OBJECTIVE
Each entry must be reproduced precisely as it stands.

Records with modeling code
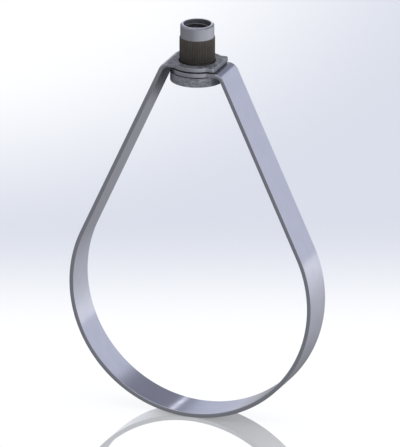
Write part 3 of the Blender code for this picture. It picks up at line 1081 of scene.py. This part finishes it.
# %% Lamps and card
LAMP_SPREAD = math.radians(60)
CARD_BLACK = (0.015, 0.015, 0.017, 1.0)


def broad_lamp(name, tilt, radiance):
    """A broad, soft lamp that makes no glint on the metal, tilted from overhead to the right."""
    lamp = bpy.data.lights.new(name, "SUN")
    lamp.energy = radiance * math.pi
    lamp.angle = LAMP_SPREAD
    item = add_object(name, lamp)
    item.rotation_euler = (0.0, math.radians(tilt), 0.0)
    item.visible_glossy = False


def strip_lamp(name, centre, size, radiance):
    """A narrow flat lamp that faces the ring, seen by the metal but not by the camera."""
    lamp = bpy.data.lights.new(name, "AREA")
    lamp.shape = "RECTANGLE"
    lamp.size, lamp.size_y = size
    lamp.energy = radiance * math.pi * size[0] * size[1]
    item = add_object(name, lamp)
    item.location = centre
    aim = Vector((0.0, 0.0, RING_CENTRE)) - Vector(centre)
    item.rotation_euler = aim.to_track_quat("-Z", "Y").to_euler()
    item.visible_camera = False


def dark_card(name, centre, size):
    """A dark card that lies face up and shows only in reflections. From below it is clear, so the
    polished floor doesn't mirror it."""
    material, tree, shader = new_material(name)
    shader.inputs["Base Color"].default_value = CARD_BLACK
    underside = add(tree, "ShaderNodeNewGeometry").outputs["Backfacing"]
    clear = add(tree, "ShaderNodeBsdfTransparent").outputs[0]
    one_sided = add(tree, "ShaderNodeMixShader", {0: underside, 1: shader.outputs[0], 2: clear})
    tree.links.new(one_sided.outputs[0], tree.nodes["Material Output"].inputs["Surface"])
    card = flat_sheet(name, centre, size, material)
    for ray in ("camera", "diffuse", "shadow", "transmission", "volume_scatter"):
        setattr(card, "visible_" + ray, False)


broad_lamp("overhead", tilt=0, radiance=0.15)
broad_lamp("right_side", tilt=84, radiance=1.2)
dark_card("bend_card", centre=(-0.035, 0.315, FLOOR_HEIGHT + 0.006), size=(0.06, 0.07))
strip_lamp("streak_lamp", centre=(-0.107, 0.4, 0.020), size=(0.009, 0.056), radiance=2.4)
print("lamps:", sorted(bpy.data.lights.keys()))

# %% [markdown]
# Colours are shown as they are written, with no film curve.

# %% Finish
bpy.context.scene.view_settings.view_transform = "Standard"
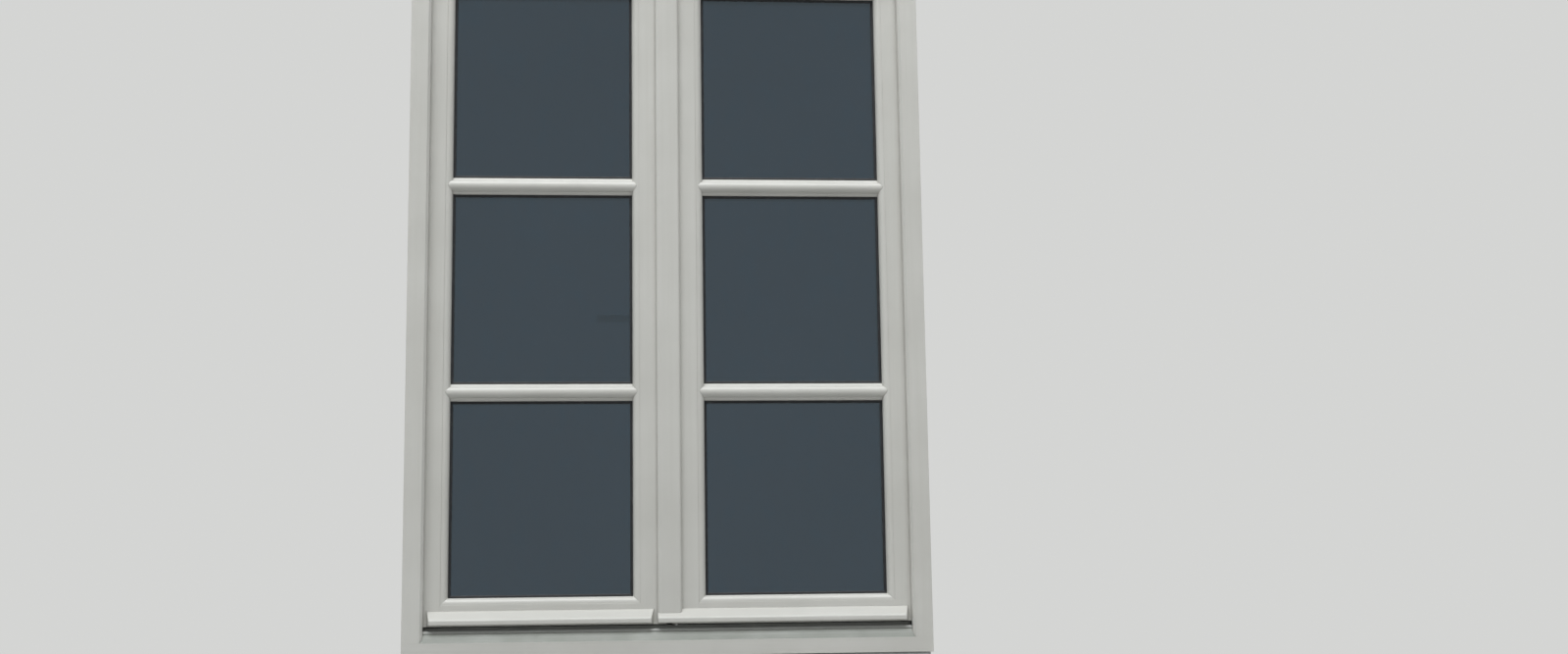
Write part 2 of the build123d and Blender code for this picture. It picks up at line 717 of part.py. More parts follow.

TASK RESPONSE
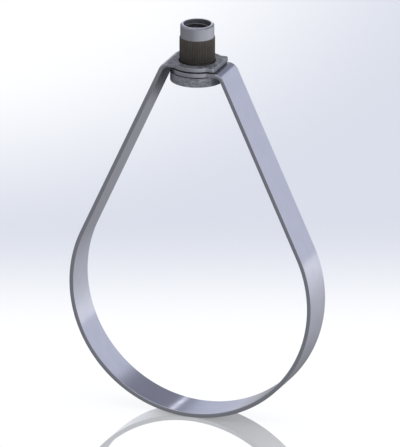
Write part 3 of the Blender code for this picture. It picks up at line 1081 of scene.py. This part finishes it.
# %% Lamps and card
LAMP_SPREAD = math.radians(60)
CARD_BLACK = (0.015, 0.015, 0.017, 1.0)


def broad_lamp(name, tilt, radiance):
    """A broad, soft lamp that makes no glint on the metal, tilted from overhead to the right."""
    lamp = bpy.data.lights.new(name, "SUN")
    lamp.energy = radiance * math.pi
    lamp.angle = LAMP_SPREAD
    item = add_object(name, lamp)
    item.rotation_euler = (0.0, math.radians(tilt), 0.0)
    item.visible_glossy = False


def strip_lamp(name, centre, size, radiance):
    """A narrow flat lamp that faces the ring, seen by the metal but not by the camera."""
    lamp = bpy.data.lights.new(name, "AREA")
    lamp.shape = "RECTANGLE"
    lamp.size, lamp.size_y = size
    lamp.energy = radiance * math.pi * size[0] * size[1]
    item = add_object(name, lamp)
    item.location = centre
    aim = Vector((0.0, 0.0, RING_CENTRE)) - Vector(centre)
    item.rotation_euler = aim.to_track_quat("-Z", "Y").to_euler()
    item.visible_camera = False


def dark_card(name, centre, size):
    """A dark card that lies face up and shows only in reflections. From below it is clear, so the
    polished floor doesn't mirror it."""
    material, tree, shader = new_material(name)
    shader.inputs["Base Color"].default_value = CARD_BLACK
    underside = add(tree, "ShaderNodeNewGeometry").outputs["Backfacing"]
    clear = add(tree, "ShaderNodeBsdfTransparent").outputs[0]
    one_sided = add(tree, "ShaderNodeMixShader", {0: underside, 1: shader.outputs[0], 2: clear})
    tree.links.new(one_sided.outputs[0], tree.nodes["Material Output"].inputs["Surface"])
    card = flat_sheet(name, centre, size, material)
    for ray in ("camera", "diffuse", "shadow", "transmission", "volume_scatter"):
        setattr(card, "visible_" + ray, False)


broad_lamp("overhead", tilt=0, radiance=0.15)
broad_lamp("right_side", tilt=84, radiance=1.2)
dark_card("bend_card", centre=(-0.035, 0.315, FLOOR_HEIGHT + 0.006), size=(0.06, 0.07))
strip_lamp("streak_lamp", centre=(-0.107, 0.4, 0.020), size=(0.009, 0.056), radiance=2.4)
print("lamps:", sorted(bpy.data.lights.keys()))

# %% [markdown]
# Colours are shown as they are written, with no film curve.

# %% Finish
bpy.context.scene.view_settings.view_transform = "Standard"
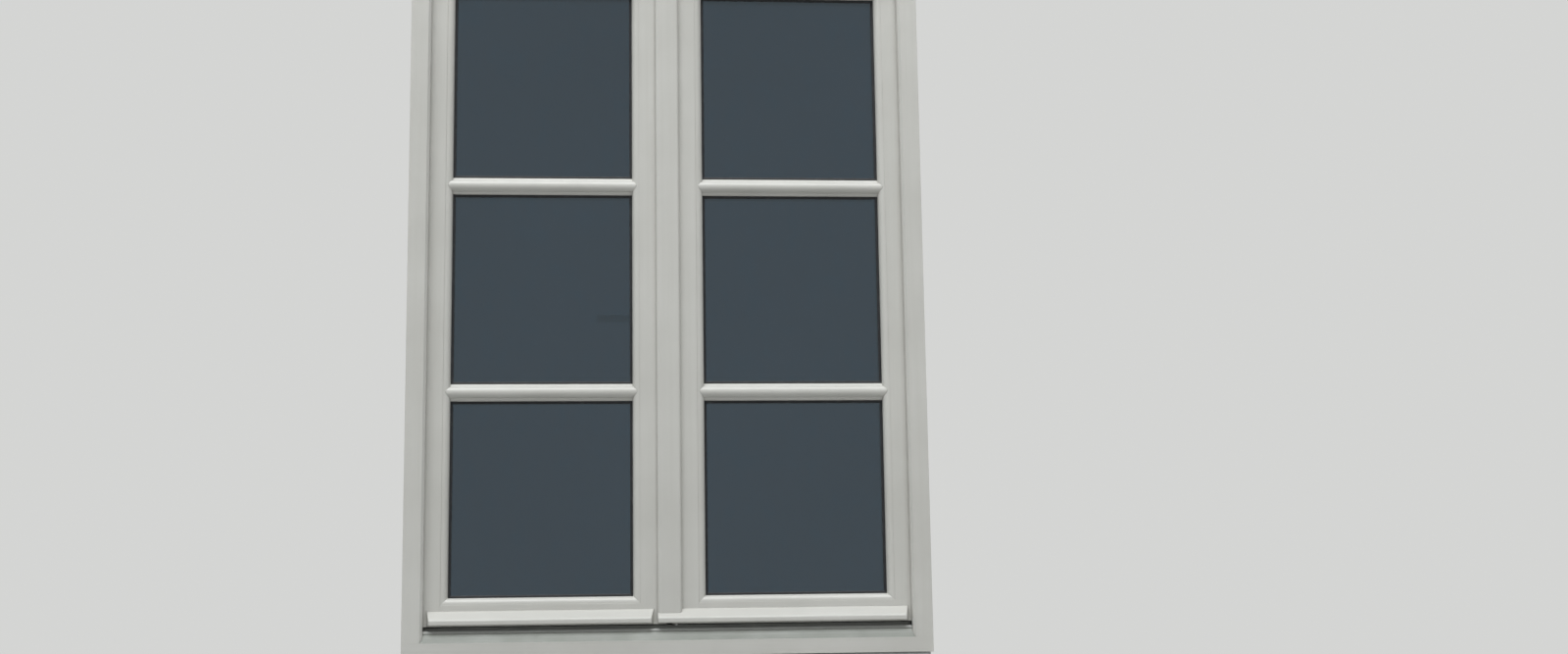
Write part 2 of the build123d and Blender code for this picture. It picks up at line 717 of part.py. More parts follow.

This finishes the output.